The house is an Elizabethan house and is a Grade I listed building. It was built originally in 1576 by Edward Stephens. It has an E-shaped plan with a porch at the centre of the east side. It is constructed of rubble stone with a stone slate roof and has two storeys and attics. It was enlarged in the seventeenth century and further extended in the eighteenth century by the Rev Richard Stephens, then again at the start of the 20th century. As these additions are in keeping with the original style and materials, they appear as one consistent building and the new areas are not obvious. David Verey and Alan Brooks, in their first volume of the Pevsner Architectural Guide to the county, describe Chavenage as "the ideal 16th-century Cotswold stone manor house".

The interior has a former open great hall, but this has now had a ceiling installed, with an altered minstrels' gallery over a screen. This is sixteenth century as is the Renaissance style fireplace and the panelling and Gothic fireplace in the dining room. Other notable features of the house are the two tapestry rooms Cromwell's and Ireton's Room; the stained glass windows in the Great Hall; the Oak Room which has elaborate 1590 panelling. Additionally, there is an Edwardian wing, featuring a sprung-floored ballroom.
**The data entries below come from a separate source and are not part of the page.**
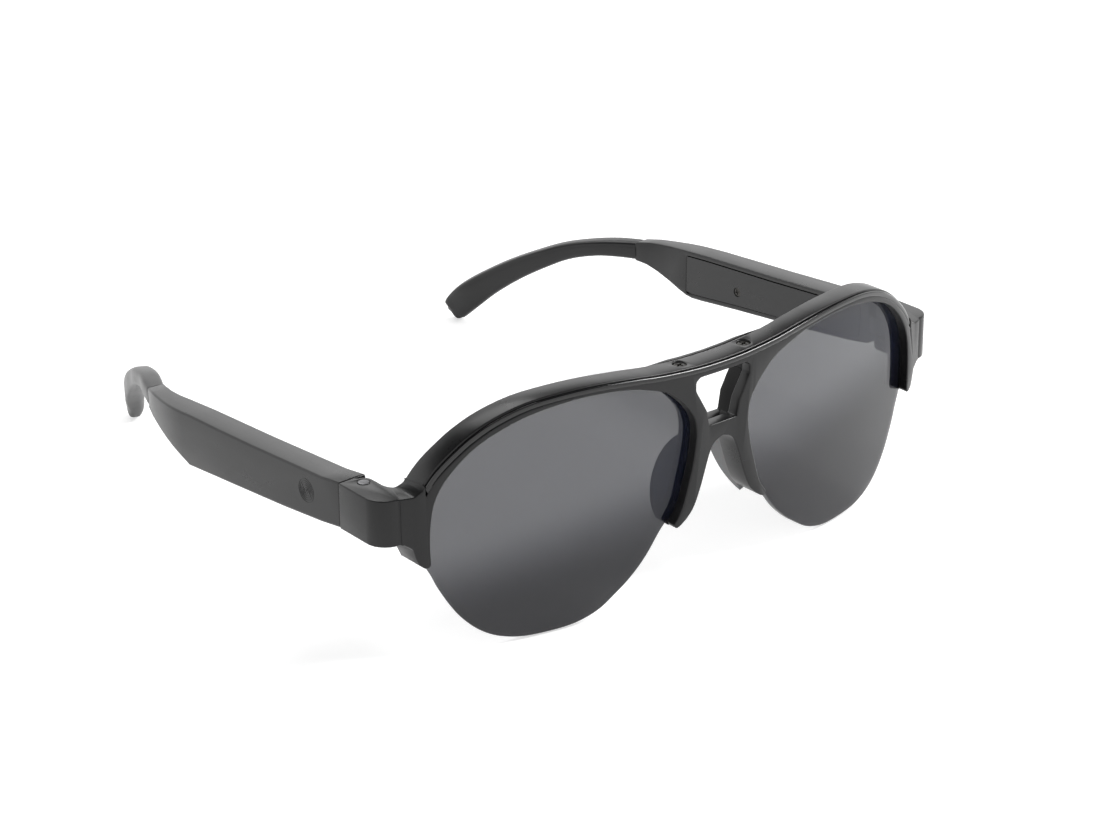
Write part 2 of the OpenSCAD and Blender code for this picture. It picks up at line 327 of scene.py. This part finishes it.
@dataclass(frozen=True)
class Metal(Finish):
    """Turned or stamped metal with fine tool marks."""

    name: str
    slot: str
    tone: Colour
    gloss: float
    marks: Colour = (1.0, 1.0, 6.0)

    def graph(self) -> Graph:
        """Builds the material."""
        g = Graph(self.name)
        scratch = g.noise(0.4, 4.0, self.marks)
        cloud = g.noise(2.0, 2.0)
        worn = tuple(min(1.0, c * 1.3 + 0.02) for c in self.tone)
        g.set(Base_Color=g.blend(cloud * 0.7 + scratch * 0.3, self.tone, worn), Metallic=1.0,
              Roughness=scratch * 0.18 + (self.gloss - 0.06))
        g.relief(scratch, 0.004)
        return g


@dataclass(frozen=True)
class SolderMask(Finish):
    """Green lacquer over copper tracks, seen as slightly raised lines."""

    name: str = "solder_mask"
    slot: str = "board_green"

    def graph(self) -> Graph:
        """Builds the material."""
        g = Graph(self.name)
        lines = g.out("ShaderNodeTexWave", {"wave_type": "BANDS", "bands_direction": "DIAGONAL"},
                      {"Vector": g.place, "Scale": 420.0, "Distortion": 3.0, "Detail": 1.0}, "Fac")
        track = g.band(lines, 0.55, 0.7)
        g.set(Base_Color=g.blend(track, (0.010, 0.075, 0.032), (0.03, 0.16, 0.06)),
              Roughness=g.noise(1.0) * 0.1 + 0.25, Coat_Weight=0.5, Coat_Roughness=0.1)
        g.relief(track, 0.03)
        return g


FRONT_PLASTIC = MouldedPlastic("front_plastic", "front_black", (0.0022, 0.0022, 0.0025), 0.3, ior=1.42)
TRIM_PLASTIC = MouldedPlastic("trim_plastic", "front_black", (0.0012, 0.0012, 0.0014), 0.15, coat=0.3,
                              grain_depth=0.002)
INSERT_PLASTIC = MouldedPlastic("insert_plastic", "insert_black", (0.0012, 0.0012, 0.0013), 0.13, ior=1.27,
                                grain_depth=0.003)
TEMPLE_PLASTIC = MouldedPlastic("temple_plastic", "temple_black", (0.0032, 0.0032, 0.0035), 0.3, ior=1.47)
COVER_PLASTIC = MouldedPlastic("cover_plastic", "cover_black", (0.0032, 0.0032, 0.0035), 0.3, ior=1.47)
TIP_PLASTIC = MouldedPlastic("tip_plastic", "tip_black", (0.003, 0.003, 0.0033), 0.34)
MARK_PLASTIC = MouldedPlastic("mark_print", "temple_black", (0.0012, 0.0012, 0.0013), 0.42, 0.3, 0.004)
LENS = SmokedLens()
SILICONE = Silicone()
SCREW_BLACK = Metal("screw_black_oxide", "black_screw", (0.045, 0.043, 0.04), 0.34)
PIN_STEEL = Metal("pin_steel", "hinge_steel", (0.13, 0.13, 0.135), 0.36)
WIRE_STEEL = Metal("core_steel", "core_wire", (0.42, 0.42, 0.43), 0.3)
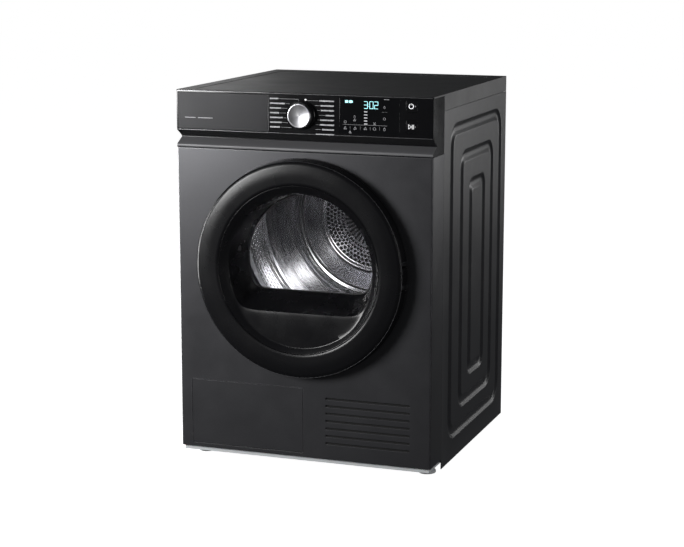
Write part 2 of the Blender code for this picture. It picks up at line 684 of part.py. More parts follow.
def hinge():
    """Fixed lugs that come through slots in the panel, a pin, and the leaf on the door."""
    reach = (HINGE_OUT + SHEET + 0.0015) / math.sin(HINGE_ARM)
    along = Vector((math.cos(HINGE_ARM), math.sin(HINGE_ARM)))
    across = Vector((-along.y, along.x)) * 0.0012
    start = Vector((HINGE_X, HINGE_Y))
    end = start + along * reach
    outline = [tuple(point) for point in (start + across, start - across, end - across, end + across)]
    plate = block((LUG_ROOT - 0.0045, FRONT + SHEET + FIT, DOOR_Z - 0.036),
                  (LUG_ROOT + 0.0180, FRONT + SHEET + FIT + 0.0025, DOOR_Z + 0.036))
    bracket = piece("hinge_bracket", plate, ZINC)
    spans = [(DOOR_Z + s * LUG_Z - LUG_HEIGHT / 2, DOOR_Z + s * LUG_Z + LUG_HEIGHT / 2) for s in (-1, 1)]
    join(bracket, *[prism(outline, "z", *span) for span in spans])
    join(bracket, *[rod(BARREL_R, "z", (HINGE_X, HINGE_Y), *span, 16) for span in spans])
    bore = PIN_R + 0.0004
    height = LUG_Z + LUG_HEIGHT / 2 + 0.002
    cut(bracket, rod(bore, "z", (HINGE_X, HINGE_Y), DOOR_Z - height, DOOR_Z + height, 16))
    piece("hinge_pin", rod(PIN_R, "z", (HINGE_X, HINGE_Y), DOOR_Z - height, DOOR_Z + height, 16), ZINC,
          smooth=40)
    half = LUG_Z - LUG_HEIGHT / 2 - 0.0006
    inner_face = FRONT - DOOR_GAP - DOOR_WALL - FIT
    thick, left, right = 0.0024, HINGE_X - 0.040, HINGE_X - BARREL_R + 0.001
    leaf_outline = [(right, HINGE_Y - thick / 2), (right, HINGE_Y + thick / 2),
                    (left + thick, HINGE_Y + thick / 2), (left + thick, inner_face),
                    (left - 0.006, inner_face), (left - 0.006, inner_face - thick),
                    (left, inner_face - thick), (left, HINGE_Y - thick / 2)]
    leaf = piece("hinge_leaf", prism(leaf_outline, "z", DOOR_Z - half, DOOR_Z + half), ZINC, door_axis())
    join(leaf, rod(BARREL_R, "z", (HINGE_X, HINGE_Y), DOOR_Z - half, DOOR_Z + half, 16))
    cut(leaf, rod(bore, "z", (HINGE_X, HINGE_Y), DOOR_Z - half - 0.01, DOOR_Z + half + 0.01, 16))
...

Close to the house is the family chapel which is included in the Grade I listing. It has a tower, built as a folly in the seventeenth century, with two stages, stepped diagonal buttresses and a parapet with embattlements. The main fabric of the chapel is eighteenth century and it has an undercover link to the house.

Visiting Chavenage

The house is open to the public on a limited basis. It is also available for use for conferences and functions and as a wedding venue.

Chavenage as a filming location

Chavenage has been used in films and for television programmes, including Barry Lyndon, The Ghost of Greville Lodge, the first Hercule Poirot story The Mysterious Affair at Styles; a 'Gotcha' for Noel's House Party, The Barchester Chronicles; Berkeley Square; Cider with Rosie; Grace & Favour; The House of Eliott; Casualty and Dracula. From 2008 the house featured as Candleford Manor in the BBC's Lark Rise to Candleford. Scenes from Bonekickers, Tess of the D'Urbervilles, starring Eddie Redmayne and In Love with Barbara were shot at Chavenage in 2008.

Recent credits include Rosamunde Pilcher's The Four Seasons, the BBC's Nightwatch and the CBBC's series Sparticles. Two productions were shot at Chavenage in 2013, The Unknown Heart, based on an idea by Rosamunde Pilcher as well the historical drama New Worlds (Channel 4), starring Jamie Dornan. Chavenage is Trenwith House in the new adaption of Winston Graham's Poldark (2015 TV series), starring Aidan Turner.